Ethereum dev must face jury for allegedly helping North Korea evade sanctions

A New York federal judge has denied an Ethereum developer’s motion to dismiss criminal charges over allegations he assisted the North Korean regime to bypass U.S. sanctions.

The developer and former-hacker, Virgil Griffith, is accused of helping North Korea evade economic sanctions by delivering a speech during a Pyongyang blockchain conference in April 2019.

Law360 reported that in his motion, Griffith had claimed the speech he delivered at the Pyongyang Blockchain and Cryptocurrency Conference was protected by his First Amendment right to free speech.

Griffith also requested a bill of particulars, claiming he was unable to prepare for the hearing as the four-page indictment against him was “short and vague,” and lacked specific detail outlining his criminal conduct. However, the judge also rejected this request, finding that “adequate notice of the charges against Griffith” had been provided.

The judge cited text messages Griffith allegedly sent to colleagues during the lead up to the conference, stating:

“We’d love to make an Ethereum trip to the DPRK and set up an Ethereum node […] It’ll help them circumvent the current sanctions on them.”

Another message apparently noted that while Griffith did not know exactly what the purpose of the North Korean administration’s interest in crypto assets was, he speculated it was “probably avoiding sanctions.”

Griffith’s fate must now be determined by a jury.

In January 2019, the U.S. state department denied Griffith’s request to travel to the North Korean capital to discuss “the applications of blockchain technology to business and anti-corruption.”

Despite the rejection, Griffith successfully sought approval from the Democratic People’s Republic of Korea’s UN Mission in Manhattan, and was issued a visa one month later.

The Department of Justice announced Griffith’s arrest on Nov. 29, 2019, with U.S. attorney Geoffrey Berman alleging that Griffith “provided highly technical information to North Korea, knowing that this information could be used to help North Korea launder money and evade sanctions.”

A January 2020 indictment charged Griffith with conspiring to violate the International Emergency Economic Powers Act by seeking to provide “services” to North Korea.

While Griffith has claimed his speech was protected by the act’s “information exemption” — characterizing the presentation as delivering “information that one could readily learn from a Google search” — the prosecution claims the speech could empower Kim Jong Un’s administration to evade sanctions and launder money.
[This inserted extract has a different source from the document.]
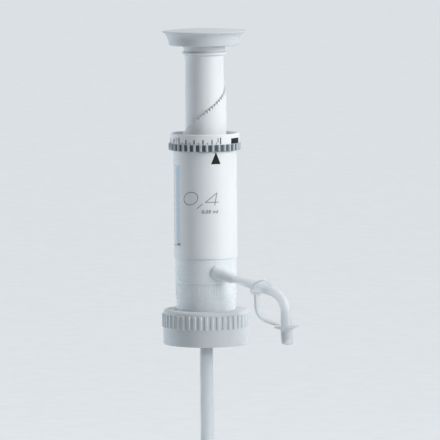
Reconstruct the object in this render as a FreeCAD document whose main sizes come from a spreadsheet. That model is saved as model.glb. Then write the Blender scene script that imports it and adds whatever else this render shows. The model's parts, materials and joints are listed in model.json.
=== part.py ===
import FreeCAD, Part
import Sketcher
import math
import os

# Bottle-top dispenser for volumes up to 2 ml, in millimetres.
# The origin is the centre of the face that rests on the bottle's mouth, +Z is up along the plunger,
# and the front, with the pointer and the print, looks along -Y. Angles round the axis start at the
# front and grow towards the right hand side, +X.

SIZES = {
    # Seat on the bottle, and the screw collar with its 45 mm thread
    "gasket_thickness": 1.2,
    "gasket_radius": 21.8,
    "neck_plug_radius": 12.6,
    "neck_plug_depth": 7.0,
    "block_flange_thickness": 1.0,
    "clip_thickness": 1.2,
    "clip_radius": 22.2,
    "clip_groove_depth": 1.2,
    "clip_gap_angle": 24,
    "collar_bore_radius": 22.6,
    "collar_skirt_radius": 26.7,
    "collar_skirt_below_seat": 15.1,
    "collar_top": 6.5,
    "collar_plate_thickness": 2.7,
    "collar_shoulder_radius": 2.2,
    "collar_foot_chamfer": 0.6,
    "collar_rib_depth": 0.8,
    "collar_rib_width": 2.0,
    "collar_rib_tip_width": 1.1,
    "collar_rib_below_seat": 4.05,
    "collar_rib_length": 8.1,
    "collar_ribs": 45,
    # Valve block, the clear moulding between the collar and the housing
    "block_setback": 0.55,
    "block_waist_radius": 18.3,
    "block_waist_top": 23.6,
    "block_top": 38.8,
    "block_rib_depth": 0.5,
    "block_rib_width": 1.0,
    "block_rib_run_out": 1.2,
    "block_step_height": 0.6,
    "block_ribs": 48,
    "spigot_height": 4.0,
    "spigot_wall": 2.8,
    "cylinder_boss_radius": 7.6,
    "cylinder_boss_height": 6.2,
    "socket_depth": 6.7,
    "channel_radius": 1.8,
    # Filling valve, screwed into the block from below
    "filling_valve_radius": 5.9,
    "filling_valve_top": 9.0,
    "filling_flange_radius": 8.4,
    "filling_flange_thickness": 2.4,
    "filling_channel_radius": 1.7,
    "suction_ball_radius": 2.5,
    "suction_ball_lift": 0.8,
    "cage_wall": 0.5,
    "cage_roof": 0.7,
    "cage_slot_width": 1.4,
    "cage_hub": 0.4,
    "nipple_length": 12.5,
    "nipple_taper": 0.5,
    "nipple_taper_length": 1.5,
    # Suction tube, cut slantwise at its lower end
    "tube_radius": 4.0,
    "tube_wall": 1.0,
    "tube_length": 226.0,
    "tube_cut_angle": 40,
    # Housing with its window
    "housing_radius": 19.75,
    "housing_wall": 1.65,
    "housing_top": 105.5,
    "window_bottom": 46.8,
    "window_top": 96.8,
    "window_angle": 76,
    "pane_thickness": 1.2,
    "pane_recess": 0.25,
    "pane_angle_gap": 0.6,
    # Guide bush that closes the housing and carries the volume ring
    "bush_depth": 7.8,
    "bush_flange_thickness": 0.6,
    "bush_neck_height": 3.7,
    "bush_neck_wall": 1.6,
    "bush_lip": 0.7,
    "bush_lip_height": 0.8,
    "bush_lip_rise": 0.3,
    "key_width": 2.4,
    "key_depth": 0.75,
    "key_stop": 3.0,
    # Volume ring
    "ring_bottom": 106.5,
    "ring_floor_thickness": 2.2,
    "ring_top": 116.1,
    "ring_overhang": 1.65,
    "ring_wall": 1.5,
    "ring_snap_gap": 0.4,
    "grip_thickness": 1.15,
    "grip_bottom": 105.7,
    "grip_top": 110.0,
    "grip_notches": 35,
    "grip_notch_turn": 3.4,
    "grip_notch_bottom": 1.5,
    "grip_notch_mouth": 2.3,
    "grip_notch_depth": 0.85,
    "lug_width": 4.0,
    "lug_nose_width": 1.5,
    "lug_height": 2.8,
    "lug_angle": 108.75,
    # Plunger tube with the stepped ledge that limits its stroke
    "plunger_bottom": 95.0,
    "plunger_top": 164.4,
    "plunger_radius": 12.05,
    "cam_radius": 13.5,
    "plunger_bore_radius": 10.3,
    "cam_low": 107.45,
    "cam_start_angle": 120,
    "cam_step_angle": 7.5,
    "cam_step_rise": 1.3,
    "cam_steps": 33,
    # Knob
    "bead_radius": 13.9,
    "bead_height": 2.5,
    "knob_neck_radius": 12.9,
    "knob_neck_height": 3.4,
    "knob_spigot_length": 5.0,
    "knob_edge_radius": 1.0,
    "knob_base_radius": 21.9,
    "knob_waist_radius": 22.95,
    "knob_waist_height": 4.9,
    "knob_flare_radius": 5.2,
    "knob_rim_radius": 26.1,
    "knob_rim_height": 8.5,
    "knob_rim_lip": 0.3,
    "knob_rim_draft": 0.1,
    "knob_height": 9.0,
    "knob_wall": 2.0,
    "knob_plate": 2.2,
    "knob_web": 1.6,
    "knob_cap_radius": 24.6,
    "knob_cap_edge": 0.7,
    "knob_cap_crown": 1.3,
    "knob_cap_flat_radius": 1.2,
    # Glass cylinder, piston and rod
    "bore_radius": 3.5,
    "cylinder_radius": 5.5,
    "cylinder_length": 61.0,
    "cylinder_mouth_chamfer": 0.6,
    "cylinder_mouth_depth": 1.0,
    "cylinder_seal_thickness": 1.2,
    "cylinder_seal_bore": 3.0,
    "nut_radius": 9.2,
    "nut_height": 7.0,
    "nut_lip": 1.8,
    "nut_lift": 1.2,
    "nut_edge_radius": 0.8,
    "nut_flat_depth": 0.7,
    "piston_bottom": 91.7,
    "piston_length": 6.3,
    "piston_chamfer": 0.5,
    "piston_groove_radius": 2.6,
    "piston_seal_height": 1.6,
    "rod_radius": 2.8,
    "screw_radius": 1.5,
    "screw_length": 9.0,
    "screw_head_radius": 4.0,
    "screw_head_height": 2.0,
    "screw_slot_width": 1.0,
    "screw_slot_depth": 1.1,
    # Discharge valve and nozzle, in an upright plane that leaves the front at 60 degrees
    "nozzle_turn": 60,
    "nozzle_root_turn": 22.8,
    "nozzle_root_sink": 1.9,
    "nozzle_root_height": 30.6,
    "nozzle_slope": 14.2,
    "chamber_radius": 5.3,
    "chamber_mouth_radius": 3.1,
    "chamber_length": 14.0,
    "chamber_bore_radius": 2.65,
    "chamber_back": 2.5,
    "seat_thickness": 1.5,
    "seat_setback": 1.2,
    "seat_hole_radius": 1.2,
    "discharge_ball_radius": 1.9,
    "spring_length": 3.5,
    "spring_wire": 0.4,
    "spring_pitch": 0.95,
    "nozzle_start_radius": 2.5,
    "nozzle_bend_radius": 3.1,
    "nozzle_end_radius": 3.35,
    "nozzle_bore_radius": 1.6,
    "nozzle_straight": 32.6,
    "bend_radius": 12.5,
    "bend_angle": 72.8,
    "nozzle_drop": 9.6,
    "tip_radius": 2.4,
    "tip_length": 9.0,
    # Nozzle cap on its strap
    "cap_radius": 3.6,
    "cap_length": 11.3,
    "cap_flange_radius": 7.5,
    "cap_flange_edge": 0.7,
    "cap_cone_height": 1.4,
    "cap_floor": 1.6,
    "cap_foot_radius": 0.9,
    "cap_taper": 0.2,
    "strap_width": 4.4,
    "strap_thickness": 1.3,
    "strap_setback": 1.1,
    "strap_bend_height": 11.7,
    "strap_bend_radius": 10.2,
    "strap_end_slope": 13,
    "strap_ring_place": 32.2,
    "strap_ring_radius": 7.0,
    "strap_ring_hole": 4.8,
    "strap_ring_thickness": 1.5,
    "strap_ring_tilt": 42.6,
    "strap_ring_turn": 28,
    # Air inlet at the back of the block
    "vent_height": 15.0,
    "vent_radius": 2.4,
    "vent_depth": 9.8,
    "vent_plug_reach": 6.5,
    "vent_head_radius": 3.4,
    "vent_head_height": 1.4,
    "vent_channel_radius": 1.0,
    "air_channel_wall": 1.6,
    # Rounded edges, clearances, and how deep a rib or nose is rooted in what carries it
    "edge_round": 0.4,
    "rooted": 0.4,
    "running_gap": 0.05,
    "guide_gap": 0.1,
    "seat_gap": 0.1,
    "loose_gap": 0.3,
}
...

The judge also noted that the fact Griffith did not receive financial remuneration for the speech may not impact the jury’s ruling, stating:

“Even if Griffith’s presentation at the conference, taken in isolation, did not qualify as the provision of services, or was exempt under the information exception, evidence at trial may be sufficient to demonstrate his guilt in conspiring to provide services.”